Dass es so weit gekommen ist, hat nichts mit Unausweichlichkeiten des Schicksals zu tun – und alles mit der negativen Energie der Jakobiner in Westminster. Ihr Brexit ist ein alles verschlingendes schwarzes Loch. Der Ereignishorizont der britischen Europagegner ist seit dem Austritt derart geschrumpft, dass sie nicht mehr dazu imstande sind, die Interessen und Motive der Menschen und Institutionen jenseits ihrer extrem verdichteten Londoner Raumzeit wahrzunehmen.
Anders lässt es sich nicht erklären, dass beispielsweise Brexit-Staatssekretär Theodore Agnew den britischen Wirtschaftstreibenden nun den Vorwurf macht, sie würden ihre Köpfe in den Sand stecken, anstatt sich auf den bevorstehenden Bruch vorzubereiten, obwohl seine eigene Regierung bis dato nicht imstande war, klar darzulegen, auf welche Eventualitäten sich die Firmen überhaupt vorbereiten sollten. Oder dass im Innenministerium der bekennenden Hardlinerin Priti Patel ernsthaft darüber nachgedacht wurde, künstliche Wellen erzeugende Maschinen im Ärmelkanal zu installieren, um unerwünschte Neuankömmlinge von Englands Küsten fernzuhalten. Als Großbritannien in großer Sympathie verbundener Europäer weiß man angesichts derartiger Eskapaden nicht, ob man lachen oder weinen soll. Am ehesten beides.

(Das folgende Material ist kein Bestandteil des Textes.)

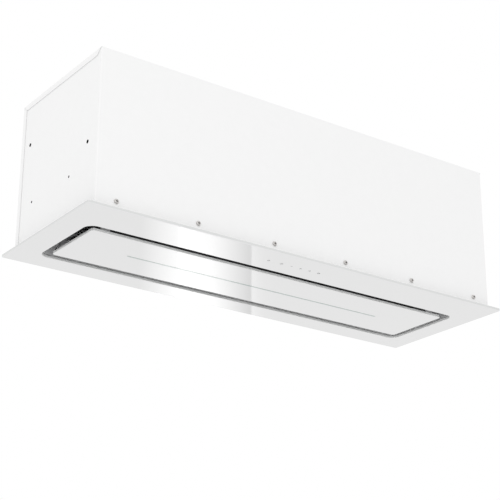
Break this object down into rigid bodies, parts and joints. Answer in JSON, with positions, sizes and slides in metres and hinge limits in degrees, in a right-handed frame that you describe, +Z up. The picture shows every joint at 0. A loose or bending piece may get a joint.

Dass die britische Bevölkerung erst am 1. Jänner merken wird, wie ihr geschieht, macht die Sache nicht leichter. Schenkt man allen Umfragen Glauben, dann erwartet ein substanzieller Teil der Befragten entweder eine länger laufende Übergangsperiode oder keine gröberen Auswirkungen auf ihren Way of life. Beides wird es nicht spielen. Die vertragliche Frist für die Verlängerung hat Großbritanniens Premier, Boris Johnson, am 30. Juni verstreichen lassen. Und das Schmalspurabkommen, über das Briten und Europäer momentan mit Hochdruck verhandeln, kann die Benefits des freien Waren-, Kapital-, Dienstleistungs- und Personenverkehrs, die die EU-Mitgliedschaft bietet – und die Großbritannien noch bis zum 31. Dezember genießen darf –, nicht einmal ansatzweise ersetzen.
Die Briten werden am Neujahrstag zum ersten Mal erleben, was Drittstaatsangehörigkeit in der Praxis bedeutet. Das wird leider eine schmerzhafte Lehre. Und ein bitterer Winter.